| DESCRIPTION OF THE TASK |
Find each line with the string "picture" and report it.

| Raw records |
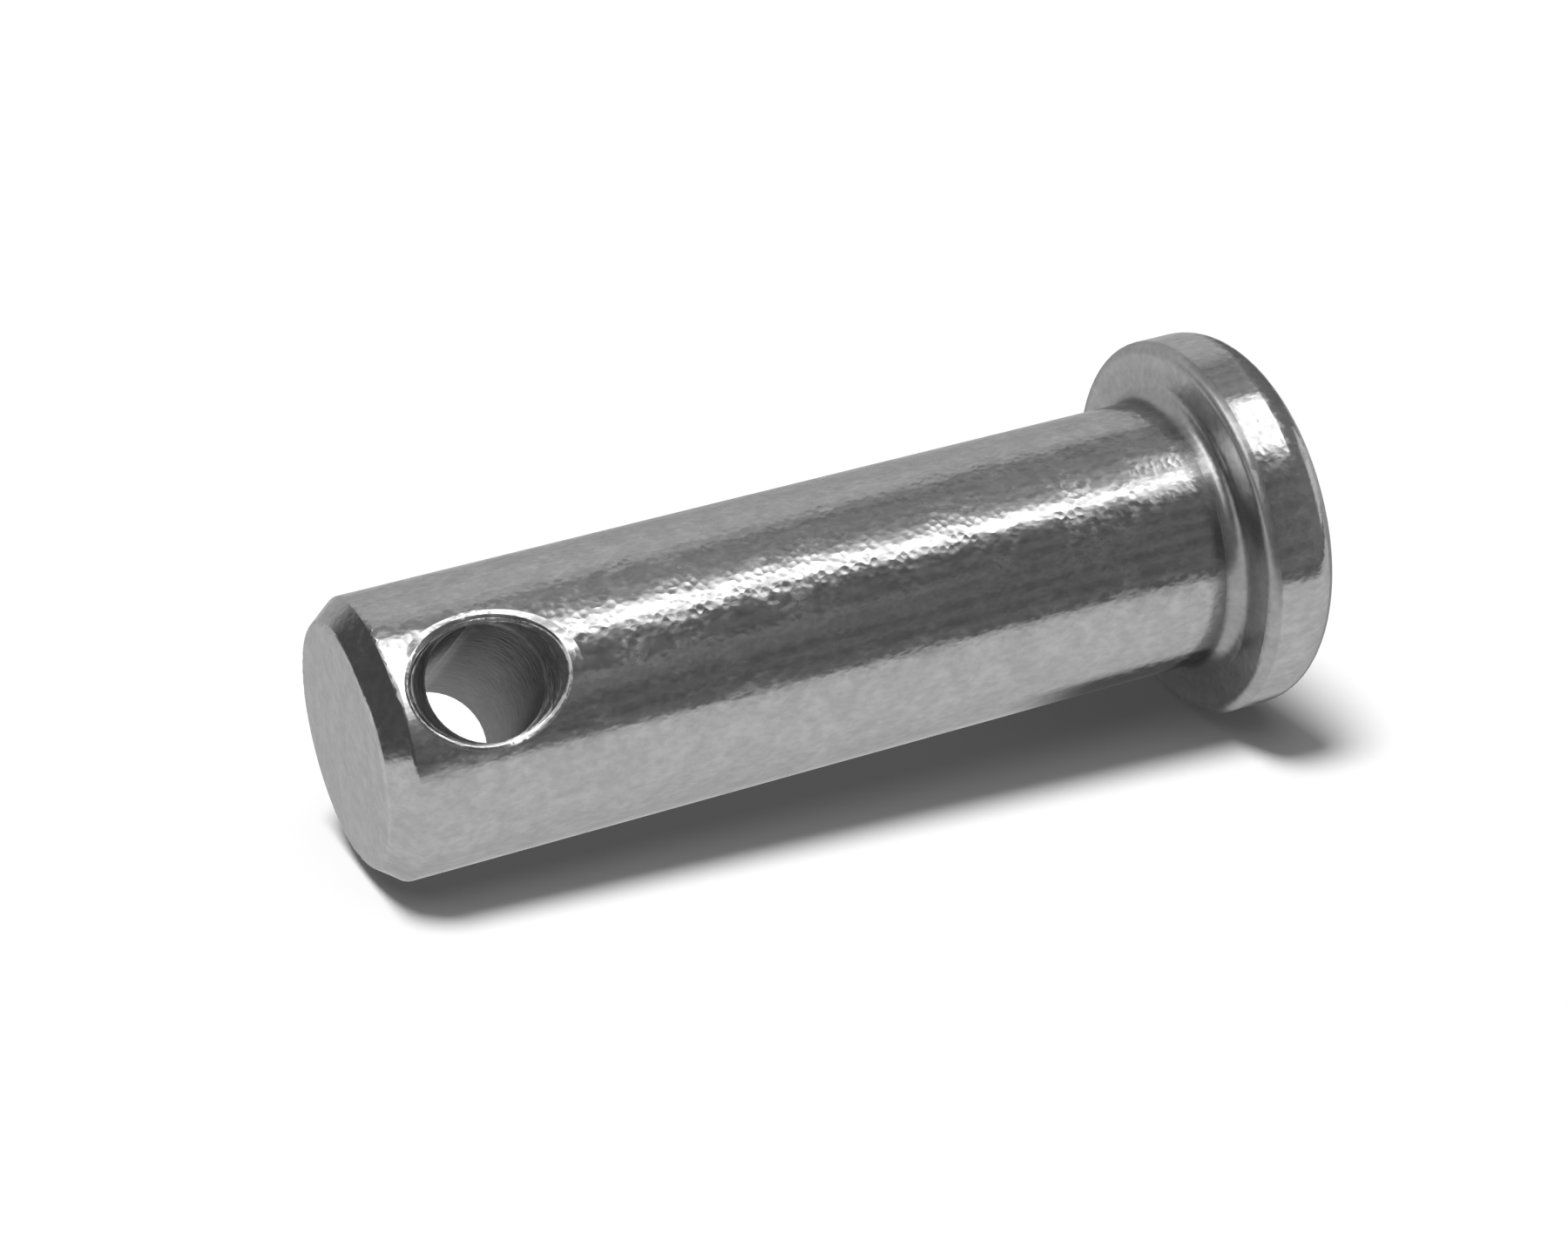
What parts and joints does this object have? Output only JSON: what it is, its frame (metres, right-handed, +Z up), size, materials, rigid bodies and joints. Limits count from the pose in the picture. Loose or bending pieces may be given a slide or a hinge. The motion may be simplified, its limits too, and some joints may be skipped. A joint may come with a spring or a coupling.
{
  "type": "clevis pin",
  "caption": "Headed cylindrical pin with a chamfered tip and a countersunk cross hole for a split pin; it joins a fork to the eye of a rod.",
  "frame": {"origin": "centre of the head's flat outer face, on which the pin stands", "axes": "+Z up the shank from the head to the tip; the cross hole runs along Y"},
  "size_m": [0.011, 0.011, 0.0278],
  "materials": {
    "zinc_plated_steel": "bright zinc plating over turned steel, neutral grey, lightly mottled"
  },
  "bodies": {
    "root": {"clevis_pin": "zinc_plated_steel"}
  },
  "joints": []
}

==

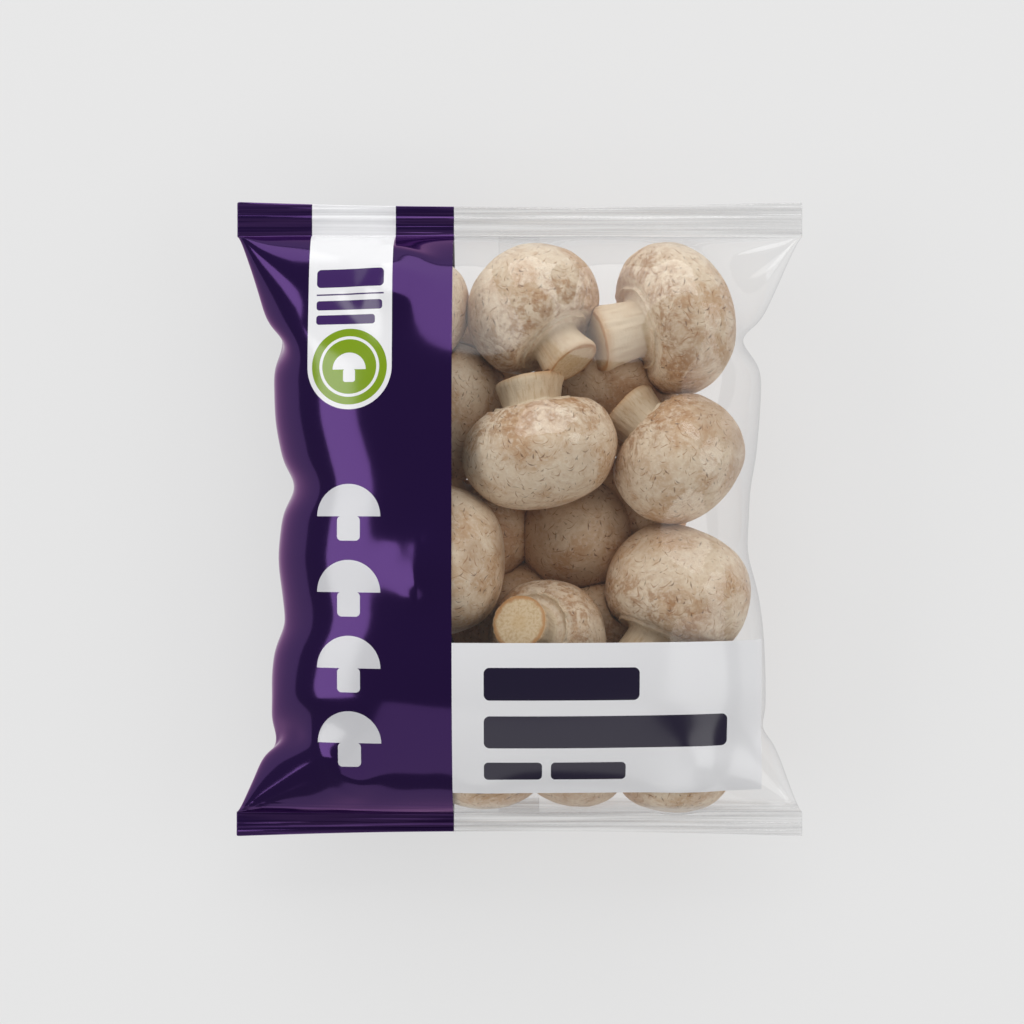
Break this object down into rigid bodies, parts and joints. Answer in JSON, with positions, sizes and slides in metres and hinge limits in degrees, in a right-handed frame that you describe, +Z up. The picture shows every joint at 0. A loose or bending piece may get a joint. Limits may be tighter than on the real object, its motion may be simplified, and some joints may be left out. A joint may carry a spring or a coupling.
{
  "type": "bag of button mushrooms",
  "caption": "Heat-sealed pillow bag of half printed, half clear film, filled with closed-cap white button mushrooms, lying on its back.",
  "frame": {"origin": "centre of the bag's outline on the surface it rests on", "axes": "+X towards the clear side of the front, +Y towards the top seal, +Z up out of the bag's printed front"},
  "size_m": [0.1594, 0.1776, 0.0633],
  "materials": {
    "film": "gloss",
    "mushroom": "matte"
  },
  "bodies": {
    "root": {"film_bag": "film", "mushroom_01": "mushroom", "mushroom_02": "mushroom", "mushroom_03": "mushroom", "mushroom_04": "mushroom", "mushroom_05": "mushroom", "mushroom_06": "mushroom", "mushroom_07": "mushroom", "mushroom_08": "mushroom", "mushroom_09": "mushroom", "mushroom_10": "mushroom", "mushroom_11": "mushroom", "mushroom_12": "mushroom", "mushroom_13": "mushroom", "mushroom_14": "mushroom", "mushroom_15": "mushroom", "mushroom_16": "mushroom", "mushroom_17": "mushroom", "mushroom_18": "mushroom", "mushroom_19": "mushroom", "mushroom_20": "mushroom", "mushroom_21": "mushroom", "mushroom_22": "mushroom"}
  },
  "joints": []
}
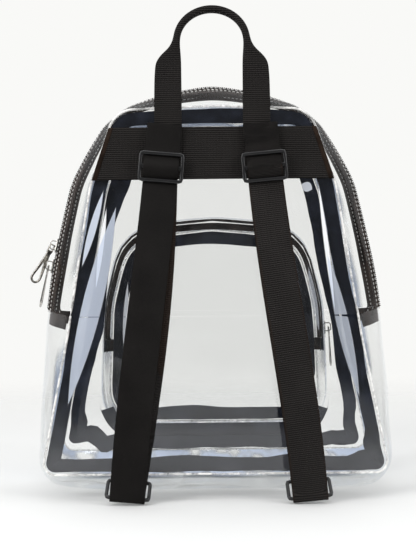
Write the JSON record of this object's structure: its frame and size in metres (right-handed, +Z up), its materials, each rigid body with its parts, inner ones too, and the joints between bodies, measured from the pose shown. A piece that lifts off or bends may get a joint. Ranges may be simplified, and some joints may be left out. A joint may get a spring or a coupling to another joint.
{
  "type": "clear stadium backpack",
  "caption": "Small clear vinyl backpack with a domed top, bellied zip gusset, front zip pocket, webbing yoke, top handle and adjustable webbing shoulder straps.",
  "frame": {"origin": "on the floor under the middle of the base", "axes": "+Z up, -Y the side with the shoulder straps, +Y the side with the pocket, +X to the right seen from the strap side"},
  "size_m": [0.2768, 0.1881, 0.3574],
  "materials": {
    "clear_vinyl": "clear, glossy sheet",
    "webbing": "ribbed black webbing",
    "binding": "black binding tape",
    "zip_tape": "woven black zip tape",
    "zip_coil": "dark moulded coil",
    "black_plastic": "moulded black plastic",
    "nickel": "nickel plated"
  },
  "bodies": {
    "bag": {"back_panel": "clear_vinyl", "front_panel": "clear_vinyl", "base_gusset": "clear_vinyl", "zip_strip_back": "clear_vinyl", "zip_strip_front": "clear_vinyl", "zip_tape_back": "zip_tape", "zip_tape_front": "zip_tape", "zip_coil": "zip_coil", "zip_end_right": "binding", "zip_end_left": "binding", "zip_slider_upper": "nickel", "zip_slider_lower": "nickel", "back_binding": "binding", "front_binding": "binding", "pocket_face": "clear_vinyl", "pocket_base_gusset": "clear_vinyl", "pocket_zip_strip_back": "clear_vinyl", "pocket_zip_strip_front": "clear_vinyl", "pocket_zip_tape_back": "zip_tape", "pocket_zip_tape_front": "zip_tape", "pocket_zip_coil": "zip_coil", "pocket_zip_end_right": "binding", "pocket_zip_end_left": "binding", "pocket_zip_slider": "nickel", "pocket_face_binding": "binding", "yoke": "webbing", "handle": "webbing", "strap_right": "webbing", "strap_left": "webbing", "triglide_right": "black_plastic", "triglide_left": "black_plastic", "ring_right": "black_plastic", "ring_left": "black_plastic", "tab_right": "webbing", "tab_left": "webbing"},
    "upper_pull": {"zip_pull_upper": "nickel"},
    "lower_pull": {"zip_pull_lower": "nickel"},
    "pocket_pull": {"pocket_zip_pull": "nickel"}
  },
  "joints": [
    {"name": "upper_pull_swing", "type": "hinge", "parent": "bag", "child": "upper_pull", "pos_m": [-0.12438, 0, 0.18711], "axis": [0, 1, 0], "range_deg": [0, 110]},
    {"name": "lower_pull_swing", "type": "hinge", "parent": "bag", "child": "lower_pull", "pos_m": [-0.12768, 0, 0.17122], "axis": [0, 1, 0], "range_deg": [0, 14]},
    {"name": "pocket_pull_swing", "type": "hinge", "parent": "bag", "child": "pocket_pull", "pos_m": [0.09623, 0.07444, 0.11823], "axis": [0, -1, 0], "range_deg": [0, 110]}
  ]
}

| COMPLETED TASK |
What parts and joints does this object have? Output only JSON: what it is, its frame (metres, right-handed, +Z up), size, materials, rigid bodies and joints. Limits count from the pose in the picture. Loose or bending pieces may be given a slide or a hinge. The motion may be simplified, its limits too, and some joints may be skipped. A joint may come with a spring or a coupling.
Break this object down into rigid bodies, parts and joints. Answer in JSON, with positions, sizes and slides in metres and hinge limits in degrees, in a right-handed frame that you describe, +Z up. The picture shows every joint at 0. A loose or bending piece may get a joint. Limits may be tighter than on the real object, its motion may be simplified, and some joints may be left out. A joint may carry a spring or a coupling.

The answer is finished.